Comment from the Officer in Charge
Enhancing MOL Seamanship
In 2006, we experienced a series of serious marine incidents. We used these bitter experiences to revisit our existing safe management system and rebuilt it. For this, we implemented various measures, some concerning ship facilities and others concerning seafarers, ship management and the safety culture. As a result of these actions, we have seen a steady decline in vessel incidents and seafarer injuries.
The most important point for the realization of safe operation is the development and retention of highly skilled seafarers. That's why we provide adequate education and training before our seafarers, who come from more than 20 countries and different backgrounds, even step foot onto a vessel. Even experienced seafarers need to be reminded about safety, so dedicated, experienced captains and chief engineers will travel aboard vessels for a certain period of time to provide onsite instruction and advice.
We are also deepening bonds with the families of seafarers, who are often away from home, through family gatherings. And via Safety Conferences held every year around the world we facilitate candid exchanges of opinion between the company's top management team and seafarers, which promotes mutual understanding.

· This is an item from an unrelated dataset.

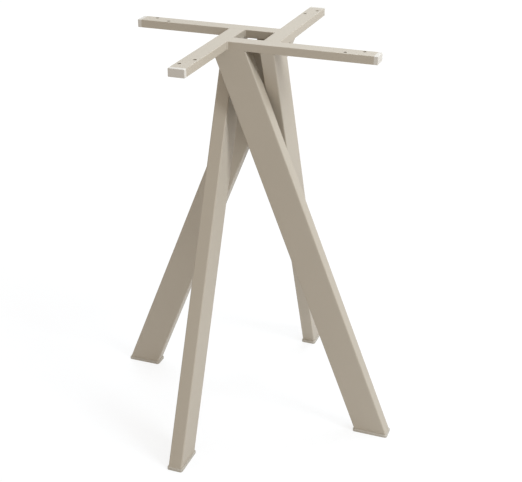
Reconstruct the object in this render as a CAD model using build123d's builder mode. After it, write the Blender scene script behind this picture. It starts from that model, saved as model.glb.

Various measures such as strengthening the safe operation management structure are essential for maintaining safe operation. That said, ships operate in an unpredictable natural environment that calls for self-reliance. No manual or technology can perfectly predict sudden changes in marine weather conditions or unlikely events. "Seamanship" comes into its own in these sorts of dangerous situations. Seafarers have long drawn on the five senses of human beings, wisdom, and instinct to navigate at sea without placing excessive trust in technology. Seafarers must have the ability to sense danger and surmount it. Judgment, inner strength, stamina and teamwork are the fundamentals of seamanship. We are therefore also revisiting these fundamentals as we step up measures to cultivate seamanship at MOL among our multinational team of seafarers with different backgrounds.